Scrivo in questo momento di acceso dibattito per tenere nella nostra vita mio figlio e per dire a tutti i genitori che ora urlano contro questa legge che forse anche loro, come noi, non conoscono veramente il loro figlio e un giorno potrebbero pentirsi di non aver contribuito a rendergli la vita più semplice. Mio figlio era un ragazzo «normale», come tutti… Mi manca.

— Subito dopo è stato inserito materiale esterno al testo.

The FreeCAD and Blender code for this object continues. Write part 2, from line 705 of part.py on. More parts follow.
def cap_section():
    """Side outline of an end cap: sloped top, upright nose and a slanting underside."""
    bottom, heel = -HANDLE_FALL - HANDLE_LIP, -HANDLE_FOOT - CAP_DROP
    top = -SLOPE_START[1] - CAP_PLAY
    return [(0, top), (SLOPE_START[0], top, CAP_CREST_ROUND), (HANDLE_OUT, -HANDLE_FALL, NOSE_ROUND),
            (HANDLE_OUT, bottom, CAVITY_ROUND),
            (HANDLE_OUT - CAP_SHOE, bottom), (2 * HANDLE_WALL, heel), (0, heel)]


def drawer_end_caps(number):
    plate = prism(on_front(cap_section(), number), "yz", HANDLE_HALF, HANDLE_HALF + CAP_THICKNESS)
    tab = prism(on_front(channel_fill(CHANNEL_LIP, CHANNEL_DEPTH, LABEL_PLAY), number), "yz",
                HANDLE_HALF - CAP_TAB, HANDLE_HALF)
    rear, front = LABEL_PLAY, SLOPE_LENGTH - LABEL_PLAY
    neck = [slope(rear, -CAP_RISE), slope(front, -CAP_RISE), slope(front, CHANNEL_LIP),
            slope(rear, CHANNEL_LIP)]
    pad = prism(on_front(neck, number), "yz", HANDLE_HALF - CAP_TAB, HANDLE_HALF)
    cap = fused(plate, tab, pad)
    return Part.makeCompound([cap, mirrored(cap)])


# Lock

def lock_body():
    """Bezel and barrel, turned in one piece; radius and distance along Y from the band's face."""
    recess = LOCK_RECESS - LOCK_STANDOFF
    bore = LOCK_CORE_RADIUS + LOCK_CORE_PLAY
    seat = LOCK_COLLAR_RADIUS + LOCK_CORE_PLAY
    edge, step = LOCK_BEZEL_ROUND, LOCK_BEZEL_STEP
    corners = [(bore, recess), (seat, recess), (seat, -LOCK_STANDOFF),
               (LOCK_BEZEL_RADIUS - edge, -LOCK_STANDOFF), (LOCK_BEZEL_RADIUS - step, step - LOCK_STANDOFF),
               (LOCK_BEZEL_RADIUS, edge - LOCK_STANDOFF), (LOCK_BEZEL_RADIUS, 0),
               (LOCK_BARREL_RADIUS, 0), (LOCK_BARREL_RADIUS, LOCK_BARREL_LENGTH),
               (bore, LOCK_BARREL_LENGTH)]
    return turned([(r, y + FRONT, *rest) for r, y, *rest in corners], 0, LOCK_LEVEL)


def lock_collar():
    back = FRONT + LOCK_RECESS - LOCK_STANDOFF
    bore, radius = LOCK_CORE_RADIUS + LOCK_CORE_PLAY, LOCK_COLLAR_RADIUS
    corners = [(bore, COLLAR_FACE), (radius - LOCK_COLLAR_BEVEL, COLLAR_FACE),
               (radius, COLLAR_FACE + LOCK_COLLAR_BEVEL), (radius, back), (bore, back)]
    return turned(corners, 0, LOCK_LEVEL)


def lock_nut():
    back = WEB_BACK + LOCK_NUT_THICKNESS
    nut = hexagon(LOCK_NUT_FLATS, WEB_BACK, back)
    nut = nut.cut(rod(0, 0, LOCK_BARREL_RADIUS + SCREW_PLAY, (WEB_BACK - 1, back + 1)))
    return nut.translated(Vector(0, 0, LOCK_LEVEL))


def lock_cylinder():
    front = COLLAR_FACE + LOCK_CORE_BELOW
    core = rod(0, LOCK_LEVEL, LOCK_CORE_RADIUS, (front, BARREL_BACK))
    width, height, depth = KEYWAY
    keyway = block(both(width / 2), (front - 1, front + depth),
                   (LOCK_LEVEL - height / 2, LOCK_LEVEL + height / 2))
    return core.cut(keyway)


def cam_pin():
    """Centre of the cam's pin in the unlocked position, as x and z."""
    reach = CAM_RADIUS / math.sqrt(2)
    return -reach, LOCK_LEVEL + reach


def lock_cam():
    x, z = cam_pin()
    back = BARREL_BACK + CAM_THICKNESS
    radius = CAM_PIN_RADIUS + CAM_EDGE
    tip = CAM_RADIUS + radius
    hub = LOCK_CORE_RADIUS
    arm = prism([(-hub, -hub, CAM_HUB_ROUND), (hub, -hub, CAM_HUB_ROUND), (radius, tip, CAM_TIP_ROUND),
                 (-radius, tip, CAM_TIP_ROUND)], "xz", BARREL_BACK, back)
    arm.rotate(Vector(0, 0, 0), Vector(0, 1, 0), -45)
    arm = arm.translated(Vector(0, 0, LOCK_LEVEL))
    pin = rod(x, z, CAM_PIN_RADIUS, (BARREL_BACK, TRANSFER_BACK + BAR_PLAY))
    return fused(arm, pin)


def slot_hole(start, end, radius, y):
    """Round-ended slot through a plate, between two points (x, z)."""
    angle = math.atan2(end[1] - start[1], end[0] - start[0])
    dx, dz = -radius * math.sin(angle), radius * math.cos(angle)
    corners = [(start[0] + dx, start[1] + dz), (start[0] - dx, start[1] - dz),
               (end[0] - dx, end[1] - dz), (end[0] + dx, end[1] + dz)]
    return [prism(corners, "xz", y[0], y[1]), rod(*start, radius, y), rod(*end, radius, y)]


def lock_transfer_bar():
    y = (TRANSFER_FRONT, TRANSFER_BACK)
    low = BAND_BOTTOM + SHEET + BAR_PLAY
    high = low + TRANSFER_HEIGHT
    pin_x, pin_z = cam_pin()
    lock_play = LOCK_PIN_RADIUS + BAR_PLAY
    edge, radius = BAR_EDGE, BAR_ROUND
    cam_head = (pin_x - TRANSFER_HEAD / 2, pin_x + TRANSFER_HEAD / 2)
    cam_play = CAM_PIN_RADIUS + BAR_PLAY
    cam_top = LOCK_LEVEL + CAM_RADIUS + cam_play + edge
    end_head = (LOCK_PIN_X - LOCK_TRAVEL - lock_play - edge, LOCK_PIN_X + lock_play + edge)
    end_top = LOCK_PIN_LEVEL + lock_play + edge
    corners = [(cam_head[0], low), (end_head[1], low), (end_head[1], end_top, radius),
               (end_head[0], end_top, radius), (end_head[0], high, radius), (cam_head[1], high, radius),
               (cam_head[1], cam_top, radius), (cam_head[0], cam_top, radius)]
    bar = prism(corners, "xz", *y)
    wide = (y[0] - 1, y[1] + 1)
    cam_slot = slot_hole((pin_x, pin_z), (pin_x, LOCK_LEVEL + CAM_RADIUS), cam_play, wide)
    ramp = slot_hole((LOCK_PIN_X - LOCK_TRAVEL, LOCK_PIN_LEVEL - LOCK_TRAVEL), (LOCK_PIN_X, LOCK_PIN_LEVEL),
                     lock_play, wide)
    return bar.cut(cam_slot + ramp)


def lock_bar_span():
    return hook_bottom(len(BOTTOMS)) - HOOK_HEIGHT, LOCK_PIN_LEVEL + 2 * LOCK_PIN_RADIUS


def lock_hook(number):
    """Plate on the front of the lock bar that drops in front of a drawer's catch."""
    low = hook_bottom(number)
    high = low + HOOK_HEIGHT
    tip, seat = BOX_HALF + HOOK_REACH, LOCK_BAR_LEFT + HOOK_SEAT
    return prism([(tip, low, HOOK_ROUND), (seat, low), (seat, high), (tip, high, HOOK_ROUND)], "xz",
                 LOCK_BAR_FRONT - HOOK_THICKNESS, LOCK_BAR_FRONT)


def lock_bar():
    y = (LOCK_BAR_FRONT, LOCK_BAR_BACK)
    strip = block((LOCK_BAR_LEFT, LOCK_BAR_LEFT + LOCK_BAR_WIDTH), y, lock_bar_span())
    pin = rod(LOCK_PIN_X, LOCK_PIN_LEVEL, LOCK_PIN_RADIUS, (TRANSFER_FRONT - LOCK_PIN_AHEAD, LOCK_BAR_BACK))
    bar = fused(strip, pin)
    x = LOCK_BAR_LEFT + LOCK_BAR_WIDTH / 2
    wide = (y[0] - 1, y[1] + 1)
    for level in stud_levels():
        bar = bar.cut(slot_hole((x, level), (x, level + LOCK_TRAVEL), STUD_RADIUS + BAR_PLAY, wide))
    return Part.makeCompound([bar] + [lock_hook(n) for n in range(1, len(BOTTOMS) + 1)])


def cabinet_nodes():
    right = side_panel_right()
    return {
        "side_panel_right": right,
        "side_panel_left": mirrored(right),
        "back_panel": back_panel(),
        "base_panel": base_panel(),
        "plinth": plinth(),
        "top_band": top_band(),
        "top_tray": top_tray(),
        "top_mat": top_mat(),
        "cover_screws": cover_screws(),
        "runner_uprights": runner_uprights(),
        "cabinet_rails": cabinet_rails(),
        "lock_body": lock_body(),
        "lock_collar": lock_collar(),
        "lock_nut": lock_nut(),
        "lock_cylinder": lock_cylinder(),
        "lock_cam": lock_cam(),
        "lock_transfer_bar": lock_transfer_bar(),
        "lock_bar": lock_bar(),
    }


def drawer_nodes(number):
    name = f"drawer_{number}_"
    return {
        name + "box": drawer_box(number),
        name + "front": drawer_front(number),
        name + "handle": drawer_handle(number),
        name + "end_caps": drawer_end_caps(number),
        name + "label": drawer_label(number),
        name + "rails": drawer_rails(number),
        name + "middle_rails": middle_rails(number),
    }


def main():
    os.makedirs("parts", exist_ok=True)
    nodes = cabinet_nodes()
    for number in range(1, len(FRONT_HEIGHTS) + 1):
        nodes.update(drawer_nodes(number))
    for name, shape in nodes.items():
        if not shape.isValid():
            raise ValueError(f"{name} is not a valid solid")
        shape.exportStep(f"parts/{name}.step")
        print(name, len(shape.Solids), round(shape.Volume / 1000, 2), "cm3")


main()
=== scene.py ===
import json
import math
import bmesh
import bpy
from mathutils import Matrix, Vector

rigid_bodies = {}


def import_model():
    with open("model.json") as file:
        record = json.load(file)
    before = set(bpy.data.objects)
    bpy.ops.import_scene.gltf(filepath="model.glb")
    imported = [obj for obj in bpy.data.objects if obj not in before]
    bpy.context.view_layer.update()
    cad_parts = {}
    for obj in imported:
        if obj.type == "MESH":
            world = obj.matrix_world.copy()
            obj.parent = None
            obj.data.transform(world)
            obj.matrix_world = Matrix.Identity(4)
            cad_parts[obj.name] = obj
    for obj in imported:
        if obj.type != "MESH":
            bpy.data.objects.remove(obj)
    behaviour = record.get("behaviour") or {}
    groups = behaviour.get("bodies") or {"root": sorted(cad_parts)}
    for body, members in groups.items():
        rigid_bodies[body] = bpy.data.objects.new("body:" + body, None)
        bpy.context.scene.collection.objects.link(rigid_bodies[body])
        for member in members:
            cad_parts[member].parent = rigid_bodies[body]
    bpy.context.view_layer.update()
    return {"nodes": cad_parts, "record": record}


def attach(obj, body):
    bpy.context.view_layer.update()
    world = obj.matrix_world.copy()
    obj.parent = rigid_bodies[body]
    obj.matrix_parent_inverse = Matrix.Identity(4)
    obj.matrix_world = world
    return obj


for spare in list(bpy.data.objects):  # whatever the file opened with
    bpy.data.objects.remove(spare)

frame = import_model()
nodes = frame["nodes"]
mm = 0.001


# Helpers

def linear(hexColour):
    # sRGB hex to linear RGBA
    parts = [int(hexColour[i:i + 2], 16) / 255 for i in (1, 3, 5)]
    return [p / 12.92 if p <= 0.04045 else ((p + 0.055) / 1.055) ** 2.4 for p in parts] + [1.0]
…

L’affetto e la vicinanza dei genitori non sono banali per un figlio gay
La lettera è stata pubblicata nel 2016 da La Stampa. Non si conosce la donna che l’ha scritta, tantomeno il figlio gay menzionato, morto da qualche mese. Ma è una storia simile a tante altre. E’ la storia di un coming out, in un momento molto particolare, tra il figlio e i propri genitori. Siamo abituati a raccontare di coming out tragici, in cui la verità porta a violenza e rifiuto. A Torino, nel 2018 un ragazzo venne cacciato di casa dal padre. Nel veronese, sempre nello stesso anno un ragazzo gay venne costretto dai genitori ad andare da uno psicologo. E sono solo due di decine di casi. Ma ci sono stati anche coming out dove tutto è andato per il meglio, contro ogni aspettativa.

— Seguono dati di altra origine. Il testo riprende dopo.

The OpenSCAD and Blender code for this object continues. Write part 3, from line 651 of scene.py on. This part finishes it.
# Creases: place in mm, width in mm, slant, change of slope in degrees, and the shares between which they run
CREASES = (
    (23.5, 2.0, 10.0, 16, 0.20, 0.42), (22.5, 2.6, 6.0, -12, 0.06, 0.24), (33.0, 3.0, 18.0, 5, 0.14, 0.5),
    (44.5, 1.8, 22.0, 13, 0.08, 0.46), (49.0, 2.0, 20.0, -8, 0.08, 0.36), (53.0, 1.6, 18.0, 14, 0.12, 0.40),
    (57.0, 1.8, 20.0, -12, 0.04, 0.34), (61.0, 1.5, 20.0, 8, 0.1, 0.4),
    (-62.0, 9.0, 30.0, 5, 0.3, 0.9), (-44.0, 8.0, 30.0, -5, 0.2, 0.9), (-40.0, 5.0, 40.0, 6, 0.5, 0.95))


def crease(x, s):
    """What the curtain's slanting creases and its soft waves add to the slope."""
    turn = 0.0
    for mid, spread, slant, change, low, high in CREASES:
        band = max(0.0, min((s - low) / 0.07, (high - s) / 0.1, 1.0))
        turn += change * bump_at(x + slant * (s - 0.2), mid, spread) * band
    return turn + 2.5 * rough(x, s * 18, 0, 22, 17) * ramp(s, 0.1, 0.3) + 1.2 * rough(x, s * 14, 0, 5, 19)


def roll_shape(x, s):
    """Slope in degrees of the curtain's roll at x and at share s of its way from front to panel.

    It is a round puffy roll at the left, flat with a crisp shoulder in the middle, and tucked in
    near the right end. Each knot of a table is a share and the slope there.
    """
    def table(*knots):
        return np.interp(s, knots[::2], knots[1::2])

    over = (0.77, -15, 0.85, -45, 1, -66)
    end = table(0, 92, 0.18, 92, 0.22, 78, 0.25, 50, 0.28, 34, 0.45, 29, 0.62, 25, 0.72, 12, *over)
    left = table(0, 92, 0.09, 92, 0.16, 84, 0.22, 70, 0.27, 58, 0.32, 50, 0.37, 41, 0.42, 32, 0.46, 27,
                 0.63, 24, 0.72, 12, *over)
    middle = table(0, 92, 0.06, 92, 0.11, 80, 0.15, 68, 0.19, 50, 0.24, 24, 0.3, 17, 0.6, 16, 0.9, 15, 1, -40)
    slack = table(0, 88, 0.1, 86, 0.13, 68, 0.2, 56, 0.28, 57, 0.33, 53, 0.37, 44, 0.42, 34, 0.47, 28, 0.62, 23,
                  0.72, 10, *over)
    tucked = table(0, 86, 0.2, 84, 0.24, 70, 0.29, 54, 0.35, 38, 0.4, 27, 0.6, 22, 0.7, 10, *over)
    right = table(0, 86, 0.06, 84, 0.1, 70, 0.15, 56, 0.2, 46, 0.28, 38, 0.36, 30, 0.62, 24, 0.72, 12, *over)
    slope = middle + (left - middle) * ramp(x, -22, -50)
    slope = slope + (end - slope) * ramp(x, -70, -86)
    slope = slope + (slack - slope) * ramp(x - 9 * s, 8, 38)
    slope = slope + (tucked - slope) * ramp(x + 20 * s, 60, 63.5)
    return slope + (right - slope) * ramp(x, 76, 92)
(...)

Questo è stato uno di quelli. Perché l’affetto dei genitori verso il loro figlio gay non è cambiato. Anzi, è aumentato. E crediamo che il fatto che fosse terminale non conti. E’ bastata la volontà del ragazzo ad essere sincero, a voler condividere un segreto con mamma e papà. A vivere insieme un momento di grande intimità. L’ultimo. Seppur se solo per poche ore, quella famiglia è rimasta unita, sincera, vicina. L’affetto e la vicinanza dei genitori è un fattore importante che dovrebbe essere presente in ogni famiglia. Un figlio è sempre un figlio, seppur gay. Non cambierà nome, non cambierà aspetto. Cambierà, forse, il sogno della mamma di vederlo sposarsi con una bella ragazza. Allo stesso modo, anche il coming out con la famiglia è un momento unico, di liberazione. Un passo importante.
Perché a un certo punto si sente la necessità di confidarsi con qualcuno, che sia un amico o la famiglia. Perché è un modo per farsi conoscere, e per vivere liberamente la propria vita. Essendo se stessi. E nn c’è nulla di più bello di questo. Chi prova un’amicizia vera, non se ne andrà. Chi ti vuole bene, continuerà a volertene. Ed è con questo spirito che anche il gay pride punta a sfilare per l’orgoglio, per essere se stessi nonostante tutto.